The more than 1,000 hymnological sources in possession of the State and City Library thus come from a city library shaped by its Protestant traditions as well as from the libraries of several religious institutions (College of St. Anne's, Jesuits' College, Monastery of St. Ulrich and Afra). In addition, approximately 500 volumes (mainly Protestant hymnbooks) came from the private library of Hans Michael Schletterer (1824-1893), Director of Music in Augsburg's Protestant churches.
Augsburg University Library
The hymnological collection of Augsburg University Library (founded in 1970) consists of nearly 3,000 books, about one tenth of which once formed part of the library of the Princes of Oettingen-Wallerstein, Fürstlich Oettingen-Wallersteinschen Bibliothek (DKL location mark: «HR»), which was purchased in 1980 by the Free State of Bavaria and assigned to Augsburg University Library. Most hymnological books from the Oettingen-Wallerstein Collection originally belonged to the Swabian monasteries whose property came into the possession of the princes in the course of secularization at the beginning of the 19th century.

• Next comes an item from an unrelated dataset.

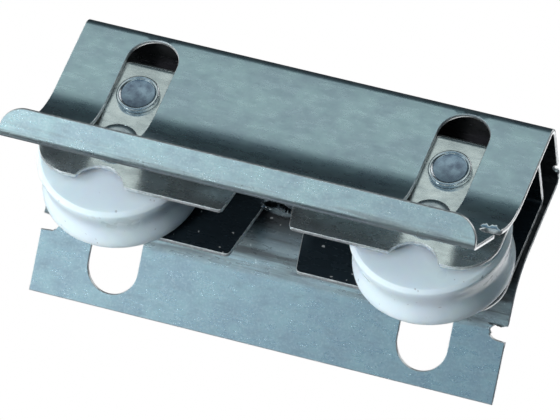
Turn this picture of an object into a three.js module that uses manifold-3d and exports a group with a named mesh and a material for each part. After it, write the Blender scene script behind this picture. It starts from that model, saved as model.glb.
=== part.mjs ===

Between 1986 and 1990, thanks to the initiative of some Augsburg scholars working in this field, Augsburg University Library could acquire the private hymnbook collections formerly owned by Walter Blankenburg (1903-1986, about 450 volumes; DKL location mark: «SLÜb»), Konrad Ameln (1899-1994, 622 volumes, DKL location mark: «LÜDa») and Konrad Wölfel (1911-1982, ca. 1500 volumes, DKL location mark: «FÜw»). The Wölfel collection is on permanent loan to Augsburg University library by courtesy of Konrad Wölfel's son; the Ameln collection was systematically developed since the 1920s and thus is an outstanding, if not the most significant, achievement in this area.
The Microfiche Edition
The Harald Fischer Verlag in collaboration with the Augsburg State and City Library and the Augsburg University Library is making the complete Augsburg hymnological sources from the 16th to 18th centuries available in a Microfiche Edition in three instalments.